--- START EXERCISE INPUTS ---

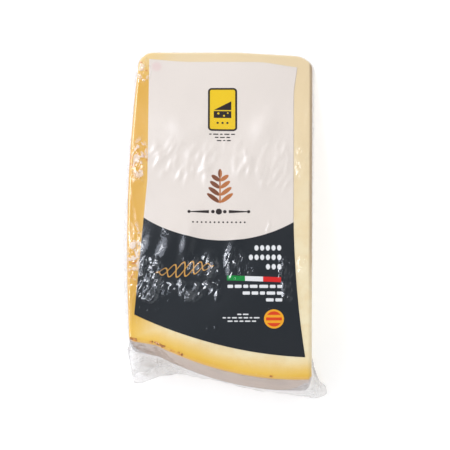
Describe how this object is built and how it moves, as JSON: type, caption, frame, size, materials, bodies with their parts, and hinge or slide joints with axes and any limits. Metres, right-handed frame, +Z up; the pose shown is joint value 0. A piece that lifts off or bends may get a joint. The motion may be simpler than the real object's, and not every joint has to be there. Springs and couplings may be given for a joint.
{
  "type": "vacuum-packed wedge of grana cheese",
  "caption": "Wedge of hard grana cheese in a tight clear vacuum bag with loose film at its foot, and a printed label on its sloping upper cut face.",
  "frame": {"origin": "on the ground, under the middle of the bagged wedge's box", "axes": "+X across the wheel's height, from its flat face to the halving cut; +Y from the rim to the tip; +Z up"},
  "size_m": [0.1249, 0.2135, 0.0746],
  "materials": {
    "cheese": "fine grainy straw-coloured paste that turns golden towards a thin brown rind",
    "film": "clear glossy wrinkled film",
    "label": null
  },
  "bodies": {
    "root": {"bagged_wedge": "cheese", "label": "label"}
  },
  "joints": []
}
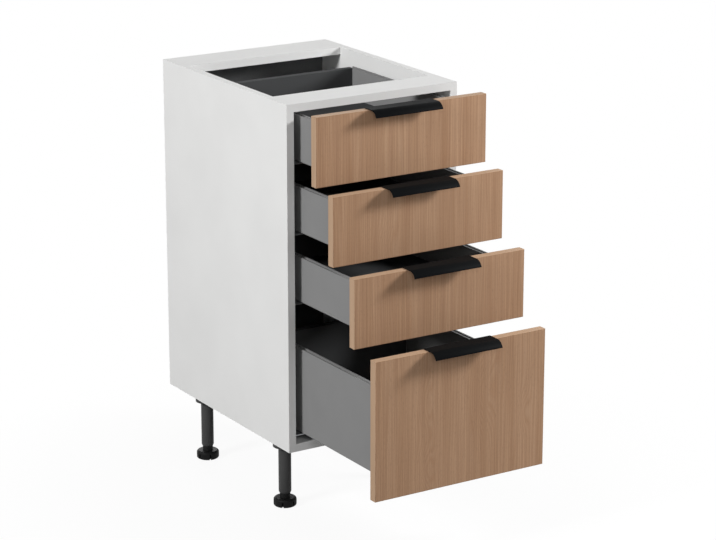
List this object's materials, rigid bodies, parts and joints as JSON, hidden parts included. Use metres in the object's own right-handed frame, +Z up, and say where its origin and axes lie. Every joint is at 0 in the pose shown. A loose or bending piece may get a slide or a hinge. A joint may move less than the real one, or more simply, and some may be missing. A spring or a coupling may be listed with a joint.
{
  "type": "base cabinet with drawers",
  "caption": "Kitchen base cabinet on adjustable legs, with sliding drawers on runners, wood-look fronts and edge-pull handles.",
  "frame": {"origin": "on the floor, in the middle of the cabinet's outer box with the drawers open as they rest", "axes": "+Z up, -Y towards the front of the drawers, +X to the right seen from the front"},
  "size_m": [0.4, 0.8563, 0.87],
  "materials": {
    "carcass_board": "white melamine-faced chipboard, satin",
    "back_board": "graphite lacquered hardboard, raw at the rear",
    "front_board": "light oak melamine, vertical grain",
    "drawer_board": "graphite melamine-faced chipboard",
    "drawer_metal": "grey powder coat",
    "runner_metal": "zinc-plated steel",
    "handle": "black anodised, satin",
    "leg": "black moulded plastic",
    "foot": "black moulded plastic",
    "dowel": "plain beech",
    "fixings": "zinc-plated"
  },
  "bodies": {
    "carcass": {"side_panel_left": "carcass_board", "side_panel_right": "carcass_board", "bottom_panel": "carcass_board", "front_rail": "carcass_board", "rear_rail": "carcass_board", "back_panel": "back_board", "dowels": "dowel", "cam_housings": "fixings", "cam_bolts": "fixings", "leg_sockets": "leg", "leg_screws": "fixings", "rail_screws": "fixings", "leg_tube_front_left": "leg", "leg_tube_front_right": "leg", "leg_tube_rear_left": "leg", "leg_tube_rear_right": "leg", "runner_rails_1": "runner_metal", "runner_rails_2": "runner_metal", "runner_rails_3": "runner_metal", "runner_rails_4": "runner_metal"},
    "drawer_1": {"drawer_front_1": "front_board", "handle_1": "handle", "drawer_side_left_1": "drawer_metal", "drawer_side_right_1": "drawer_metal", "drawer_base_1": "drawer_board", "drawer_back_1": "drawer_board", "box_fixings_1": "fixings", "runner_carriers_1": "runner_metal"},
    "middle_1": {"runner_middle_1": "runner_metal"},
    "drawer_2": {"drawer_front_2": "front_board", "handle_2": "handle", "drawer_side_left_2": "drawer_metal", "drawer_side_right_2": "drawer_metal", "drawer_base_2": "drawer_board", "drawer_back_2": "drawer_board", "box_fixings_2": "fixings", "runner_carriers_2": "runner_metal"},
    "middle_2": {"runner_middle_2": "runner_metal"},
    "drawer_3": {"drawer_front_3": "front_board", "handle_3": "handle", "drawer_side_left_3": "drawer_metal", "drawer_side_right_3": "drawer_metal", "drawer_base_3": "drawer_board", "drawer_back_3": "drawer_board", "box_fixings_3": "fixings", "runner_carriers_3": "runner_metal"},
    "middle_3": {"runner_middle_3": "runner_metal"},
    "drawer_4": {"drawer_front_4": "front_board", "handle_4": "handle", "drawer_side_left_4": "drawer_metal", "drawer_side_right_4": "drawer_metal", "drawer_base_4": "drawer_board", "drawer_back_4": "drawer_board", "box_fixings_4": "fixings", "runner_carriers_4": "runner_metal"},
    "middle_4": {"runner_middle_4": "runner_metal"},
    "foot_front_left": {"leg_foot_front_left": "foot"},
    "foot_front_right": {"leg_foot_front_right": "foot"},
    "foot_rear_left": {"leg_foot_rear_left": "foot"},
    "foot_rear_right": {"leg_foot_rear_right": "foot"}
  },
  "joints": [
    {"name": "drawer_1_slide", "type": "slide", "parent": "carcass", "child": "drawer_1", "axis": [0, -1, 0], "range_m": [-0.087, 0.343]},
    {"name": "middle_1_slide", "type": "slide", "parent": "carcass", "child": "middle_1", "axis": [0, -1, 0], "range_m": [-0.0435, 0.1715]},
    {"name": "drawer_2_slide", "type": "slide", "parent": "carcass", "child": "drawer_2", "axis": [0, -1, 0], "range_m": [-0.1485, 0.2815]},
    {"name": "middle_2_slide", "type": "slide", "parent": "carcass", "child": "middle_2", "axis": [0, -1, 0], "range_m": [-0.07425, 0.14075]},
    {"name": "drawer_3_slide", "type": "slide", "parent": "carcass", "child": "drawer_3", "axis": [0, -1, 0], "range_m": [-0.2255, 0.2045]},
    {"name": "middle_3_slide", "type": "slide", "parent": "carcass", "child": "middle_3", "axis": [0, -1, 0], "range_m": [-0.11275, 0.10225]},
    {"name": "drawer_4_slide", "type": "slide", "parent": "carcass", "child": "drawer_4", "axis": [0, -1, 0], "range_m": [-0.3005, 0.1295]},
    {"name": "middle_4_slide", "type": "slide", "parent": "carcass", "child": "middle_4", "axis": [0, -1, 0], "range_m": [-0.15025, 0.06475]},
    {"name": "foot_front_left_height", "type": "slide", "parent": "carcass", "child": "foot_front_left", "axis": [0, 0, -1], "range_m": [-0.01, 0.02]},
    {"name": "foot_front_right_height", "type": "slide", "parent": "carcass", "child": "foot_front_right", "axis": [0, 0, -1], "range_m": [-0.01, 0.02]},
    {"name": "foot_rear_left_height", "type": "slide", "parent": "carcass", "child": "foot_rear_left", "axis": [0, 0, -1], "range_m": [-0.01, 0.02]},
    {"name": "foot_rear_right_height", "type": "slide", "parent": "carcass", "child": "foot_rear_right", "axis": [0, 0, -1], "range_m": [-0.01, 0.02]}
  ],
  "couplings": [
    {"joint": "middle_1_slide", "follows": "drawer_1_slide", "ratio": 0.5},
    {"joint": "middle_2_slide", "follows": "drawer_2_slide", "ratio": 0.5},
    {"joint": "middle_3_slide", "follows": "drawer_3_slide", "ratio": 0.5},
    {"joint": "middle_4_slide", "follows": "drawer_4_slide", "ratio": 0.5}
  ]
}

--- END EXERCISE INPUTS ---

## WORK TO BE COMPLETED
Give all the records again. Match them exactly.

## THE REPLY
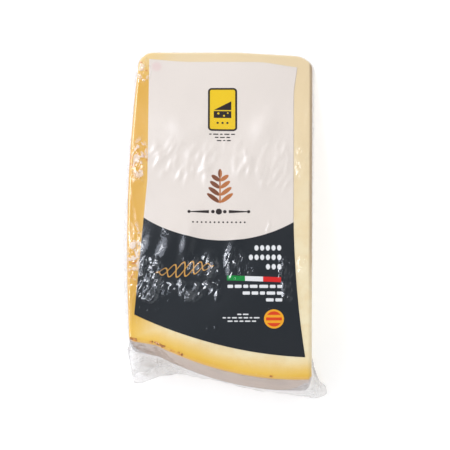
Describe how this object is built and how it moves, as JSON: type, caption, frame, size, materials, bodies with their parts, and hinge or slide joints with axes and any limits. Metres, right-handed frame, +Z up; the pose shown is joint value 0. A piece that lifts off or bends may get a joint. The motion may be simpler than the real object's, and not every joint has to be there. Springs and couplings may be given for a joint.
{
  "type": "vacuum-packed wedge of grana cheese",
  "caption": "Wedge of hard grana cheese in a tight clear vacuum bag with loose film at its foot, and a printed label on its sloping upper cut face.",
  "frame": {"origin": "on the ground, under the middle of the bagged wedge's box", "axes": "+X across the wheel's height, from its flat face to the halving cut; +Y from the rim to the tip; +Z up"},
  "size_m": [0.1249, 0.2135, 0.0746],
  "materials": {
    "cheese": "fine grainy straw-coloured paste that turns golden towards a thin brown rind",
    "film": "clear glossy wrinkled film",
    "label": null
  },
  "bodies": {
    "root": {"bagged_wedge": "cheese", "label": "label"}
  },
  "joints": []
}
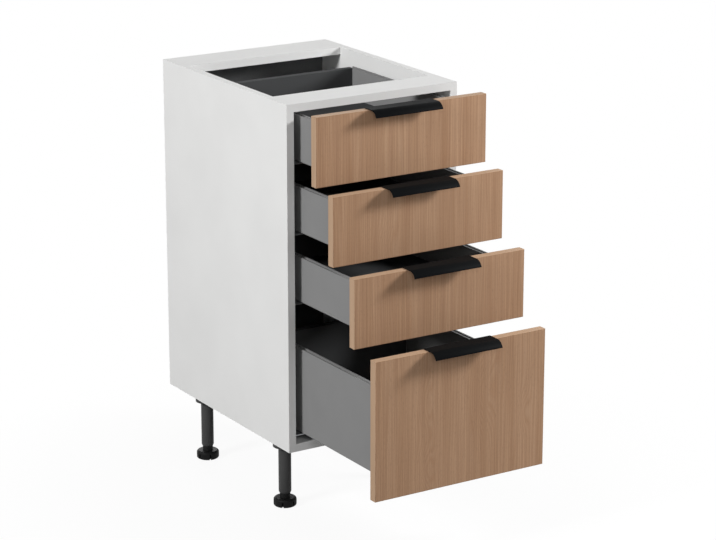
List this object's materials, rigid bodies, parts and joints as JSON, hidden parts included. Use metres in the object's own right-handed frame, +Z up, and say where its origin and axes lie. Every joint is at 0 in the pose shown. A loose or bending piece may get a slide or a hinge. A joint may move less than the real one, or more simply, and some may be missing. A spring or a coupling may be listed with a joint.
{
  "type": "base cabinet with drawers",
  "caption": "Kitchen base cabinet on adjustable legs, with sliding drawers on runners, wood-look fronts and edge-pull handles.",
  "frame": {"origin": "on the floor, in the middle of the cabinet's outer box with the drawers open as they rest", "axes": "+Z up, -Y towards the front of the drawers, +X to the right seen from the front"},
  "size_m": [0.4, 0.8563, 0.87],
  "materials": {
    "carcass_board": "white melamine-faced chipboard, satin",
    "back_board": "graphite lacquered hardboard, raw at the rear",
    "front_board": "light oak melamine, vertical grain",
    "drawer_board": "graphite melamine-faced chipboard",
    "drawer_metal": "grey powder coat",
    "runner_metal": "zinc-plated steel",
    "handle": "black anodised, satin",
    "leg": "black moulded plastic",
    "foot": "black moulded plastic",
    "dowel": "plain beech",
    "fixings": "zinc-plated"
  },
  "bodies": {
    "carcass": {"side_panel_left": "carcass_board", "side_panel_right": "carcass_board", "bottom_panel": "carcass_board", "front_rail": "carcass_board", "rear_rail": "carcass_board", "back_panel": "back_board", "dowels": "dowel", "cam_housings": "fixings", "cam_bolts": "fixings", "leg_sockets": "leg", "leg_screws": "fixings", "rail_screws": "fixings", "leg_tube_front_left": "leg", "leg_tube_front_right": "leg", "leg_tube_rear_left": "leg", "leg_tube_rear_right": "leg", "runner_rails_1": "runner_metal", "runner_rails_2": "runner_metal", "runner_rails_3": "runner_metal", "runner_rails_4": "runner_metal"},
    "drawer_1": {"drawer_front_1": "front_board", "handle_1": "handle", "drawer_side_left_1": "drawer_metal", "drawer_side_right_1": "drawer_metal", "drawer_base_1": "drawer_board", "drawer_back_1": "drawer_board", "box_fixings_1": "fixings", "runner_carriers_1": "runner_metal"},
    "middle_1": {"runner_middle_1": "runner_metal"},
    "drawer_2": {"drawer_front_2": "front_board", "handle_2": "handle", "drawer_side_left_2": "drawer_metal", "drawer_side_right_2": "drawer_metal", "drawer_base_2": "drawer_board", "drawer_back_2": "drawer_board", "box_fixings_2": "fixings", "runner_carriers_2": "runner_metal"},
    "middle_2": {"runner_middle_2": "runner_metal"},
    "drawer_3": {"drawer_front_3": "front_board", "handle_3": "handle", "drawer_side_left_3": "drawer_metal", "drawer_side_right_3": "drawer_metal", "drawer_base_3": "drawer_board", "drawer_back_3": "drawer_board", "box_fixings_3": "fixings", "runner_carriers_3": "runner_metal"},
    "middle_3": {"runner_middle_3": "runner_metal"},
    "drawer_4": {"drawer_front_4": "front_board", "handle_4": "handle", "drawer_side_left_4": "drawer_metal", "drawer_side_right_4": "drawer_metal", "drawer_base_4": "drawer_board", "drawer_back_4": "drawer_board", "box_fixings_4": "fixings", "runner_carriers_4": "runner_metal"},
    "middle_4": {"runner_middle_4": "runner_metal"},
    "foot_front_left": {"leg_foot_front_left": "foot"},
    "foot_front_right": {"leg_foot_front_right": "foot"},
    "foot_rear_left": {"leg_foot_rear_left": "foot"},
    "foot_rear_right": {"leg_foot_rear_right": "foot"}
  },
  "joints": [
    {"name": "drawer_1_slide", "type": "slide", "parent": "carcass", "child": "drawer_1", "axis": [0, -1, 0], "range_m": [-0.087, 0.343]},
    {"name": "middle_1_slide", "type": "slide", "parent": "carcass", "child": "middle_1", "axis": [0, -1, 0], "range_m": [-0.0435, 0.1715]},
    {"name": "drawer_2_slide", "type": "slide", "parent": "carcass", "child": "drawer_2", "axis": [0, -1, 0], "range_m": [-0.1485, 0.2815]},
    {"name": "middle_2_slide", "type": "slide", "parent": "carcass", "child": "middle_2", "axis": [0, -1, 0], "range_m": [-0.07425, 0.14075]},
    {"name": "drawer_3_slide", "type": "slide", "parent": "carcass", "child": "drawer_3", "axis": [0, -1, 0], "range_m": [-0.2255, 0.2045]},
    {"name": "middle_3_slide", "type": "slide", "parent": "carcass", "child": "middle_3", "axis": [0, -1, 0], "range_m": [-0.11275, 0.10225]},
    {"name": "drawer_4_slide", "type": "slide", "parent": "carcass", "child": "drawer_4", "axis": [0, -1, 0], "range_m": [-0.3005, 0.1295]},
    {"name": "middle_4_slide", "type": "slide", "parent": "carcass", "child": "middle_4", "axis": [0, -1, 0], "range_m": [-0.15025, 0.06475]},
    {"name": "foot_front_left_height", "type": "slide", "parent": "carcass", "child": "foot_front_left", "axis": [0, 0, -1], "range_m": [-0.01, 0.02]},
    {"name": "foot_front_right_height", "type": "slide", "parent": "carcass", "child": "foot_front_right", "axis": [0, 0, -1], "range_m": [-0.01, 0.02]},
    {"name": "foot_rear_left_height", "type": "slide", "parent": "carcass", "child": "foot_rear_left", "axis": [0, 0, -1], "range_m": [-0.01, 0.02]},
    {"name": "foot_rear_right_height", "type": "slide", "parent": "carcass", "child": "foot_rear_right", "axis": [0, 0, -1], "range_m": [-0.01, 0.02]}
  ],
  "couplings": [
    {"joint": "middle_1_slide", "follows": "drawer_1_slide", "ratio": 0.5},
    {"joint": "middle_2_slide", "follows": "drawer_2_slide", "ratio": 0.5},
    {"joint": "middle_3_slide", "follows": "drawer_3_slide", "ratio": 0.5},
    {"joint": "middle_4_slide", "follows": "drawer_4_slide", "ratio": 0.5}
  ]
}